> DIRECTIONS:
Reproduce this listing in full.

> SUPPLIED MATERIAL:
◆ ◆ ◆ ◆ ◆

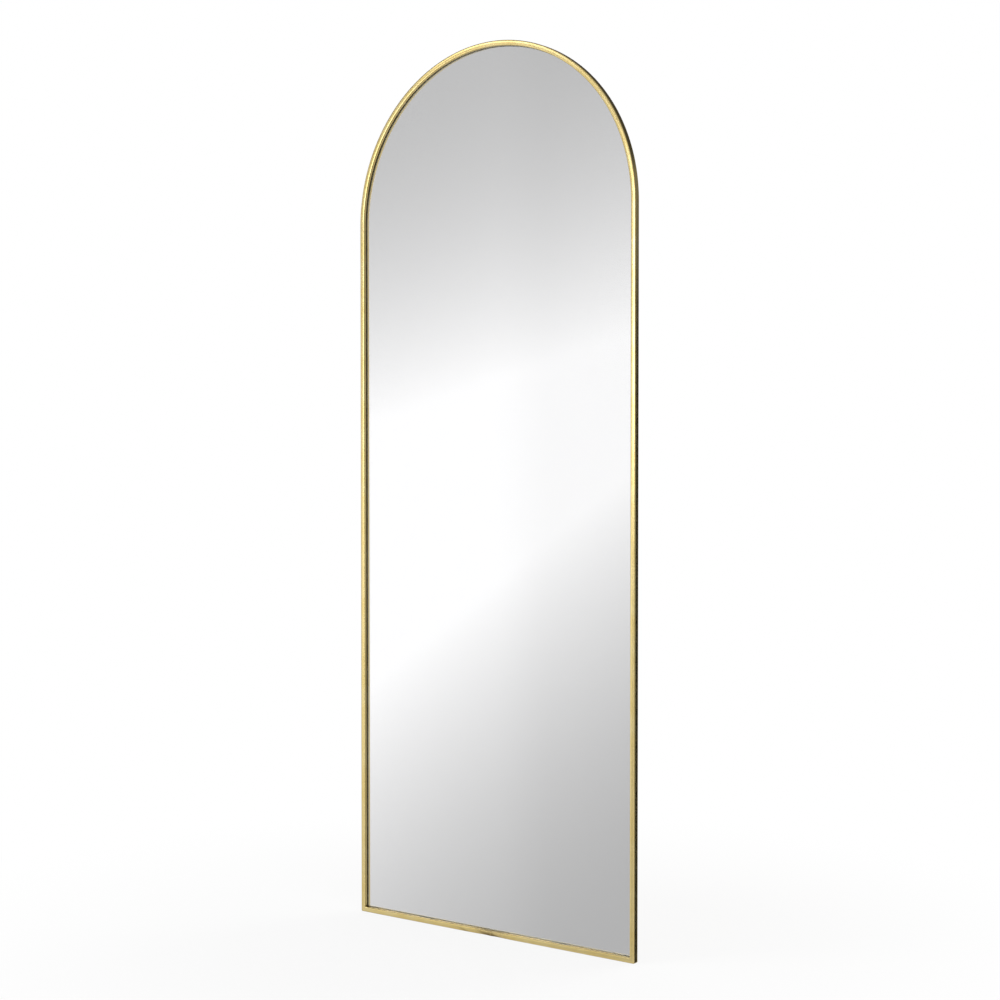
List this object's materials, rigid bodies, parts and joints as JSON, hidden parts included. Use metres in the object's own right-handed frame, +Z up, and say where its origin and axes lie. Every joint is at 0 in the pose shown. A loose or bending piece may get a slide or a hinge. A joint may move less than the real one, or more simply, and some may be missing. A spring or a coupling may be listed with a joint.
{
  "type": "arched floor mirror",
  "caption": "Tall arch-topped floor mirror in a slim gold-coloured tube frame, with a backed glass panel, rear tabs and swinging rings for hanging on a wall.",
  "frame": {"origin": "on the floor, midway across the width and midway between the frame's front face and the ends of the wall bumpers", "axes": "+Z up the height of the mirror, +X to the right seen from the front, the glass faces -Y"},
  "size_m": [0.65, 0.018, 1.6998],
  "materials": {
    "brass_plate": "satin brass plating on steel",
    "dressed_weld": "ground and plated weld",
    "clear_glass": "clear float glass, ground edges",
    "silvering": "mirror silver",
    "film": "woven-look safety film",
    "hardboard": "brown hardboard",
    "setting_plastic": "hard plastic shim",
    "sealant": "cured dark sealant",
    "foam_tape": "bonding tape",
    "zinc_plate": "bright zinc plating",
    "bumper_rubber": "soft moulded rubber"
  },
  "bodies": {
    "mirror": {"frame_tube": "brass_plate", "butt_weld": "dressed_weld", "mirror_glass": "clear_glass", "silver_coating": "silvering", "safety_film": "film", "backing_board": "hardboard", "setting_blocks": "setting_plastic", "edge_sealant": "sealant", "bonding_pads": "foam_tape", "tabs_left": "brass_plate", "tabs_right": "brass_plate", "tabs_arch": "brass_plate", "tabs_bottom": "brass_plate", "hanger_plate_left": "brass_plate", "hanger_plate_right": "brass_plate", "hanger_strap_left": "zinc_plate", "hanger_strap_right": "zinc_plate", "hanger_rivets": "zinc_plate", "bumpers_arch": "bumper_rubber", "bumpers_base": "bumper_rubber"},
    "ring_left": {"hanger_ring_left": "zinc_plate"},
    "ring_right": {"hanger_ring_right": "zinc_plate"}
  },
  "joints": [
    {"name": "ring_left_swing", "type": "hinge", "parent": "mirror", "child": "ring_left", "pos_m": [-0.294, 0.0063, 1.25], "axis": [1, 0, 0], "range_deg": [-4, 165]},
    {"name": "ring_right_swing", "type": "hinge", "parent": "mirror", "child": "ring_right", "pos_m": [0.294, 0.0063, 1.25], "axis": [1, 0, 0], "range_deg": [-4, 165]}
  ]
}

◆ ◆ ◆ ◆ ◆

> ANSWER TO THE PROBLEM:
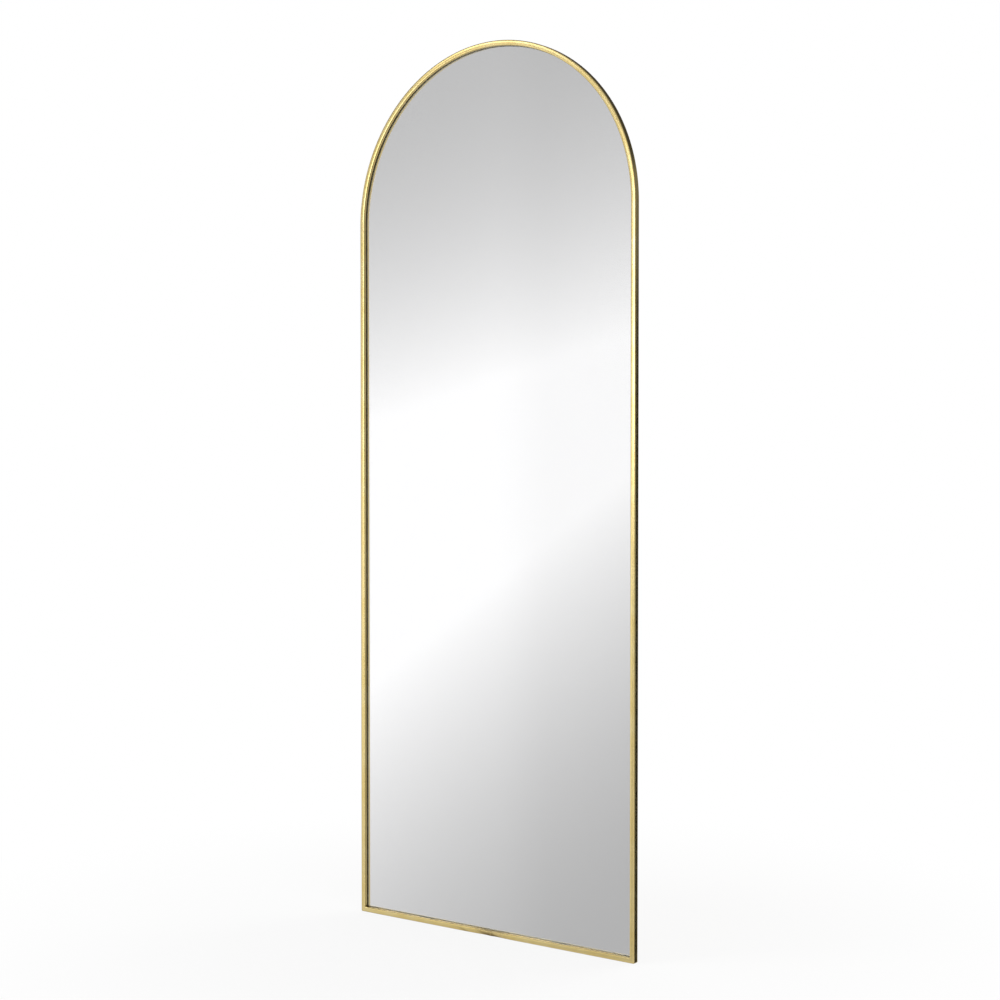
List this object's materials, rigid bodies, parts and joints as JSON, hidden parts included. Use metres in the object's own right-handed frame, +Z up, and say where its origin and axes lie. Every joint is at 0 in the pose shown. A loose or bending piece may get a slide or a hinge. A joint may move less than the real one, or more simply, and some may be missing. A spring or a coupling may be listed with a joint.
{
  "type": "arched floor mirror",
  "caption": "Tall arch-topped floor mirror in a slim gold-coloured tube frame, with a backed glass panel, rear tabs and swinging rings for hanging on a wall.",
  "frame": {"origin": "on the floor, midway across the width and midway between the frame's front face and the ends of the wall bumpers", "axes": "+Z up the height of the mirror, +X to the right seen from the front, the glass faces -Y"},
  "size_m": [0.65, 0.018, 1.6998],
  "materials": {
    "brass_plate": "satin brass plating on steel",
    "dressed_weld": "ground and plated weld",
    "clear_glass": "clear float glass, ground edges",
    "silvering": "mirror silver",
    "film": "woven-look safety film",
    "hardboard": "brown hardboard",
    "setting_plastic": "hard plastic shim",
    "sealant": "cured dark sealant",
    "foam_tape": "bonding tape",
    "zinc_plate": "bright zinc plating",
    "bumper_rubber": "soft moulded rubber"
  },
  "bodies": {
    "mirror": {"frame_tube": "brass_plate", "butt_weld": "dressed_weld", "mirror_glass": "clear_glass", "silver_coating": "silvering", "safety_film": "film", "backing_board": "hardboard", "setting_blocks": "setting_plastic", "edge_sealant": "sealant", "bonding_pads": "foam_tape", "tabs_left": "brass_plate", "tabs_right": "brass_plate", "tabs_arch": "brass_plate", "tabs_bottom": "brass_plate", "hanger_plate_left": "brass_plate", "hanger_plate_right": "brass_plate", "hanger_strap_left": "zinc_plate", "hanger_strap_right": "zinc_plate", "hanger_rivets": "zinc_plate", "bumpers_arch": "bumper_rubber", "bumpers_base": "bumper_rubber"},
    "ring_left": {"hanger_ring_left": "zinc_plate"},
    "ring_right": {"hanger_ring_right": "zinc_plate"}
  },
  "joints": [
    {"name": "ring_left_swing", "type": "hinge", "parent": "mirror", "child": "ring_left", "pos_m": [-0.294, 0.0063, 1.25], "axis": [1, 0, 0], "range_deg": [-4, 165]},
    {"name": "ring_right_swing", "type": "hinge", "parent": "mirror", "child": "ring_right", "pos_m": [0.294, 0.0063, 1.25], "axis": [1, 0, 0], "range_deg": [-4, 165]}
  ]
}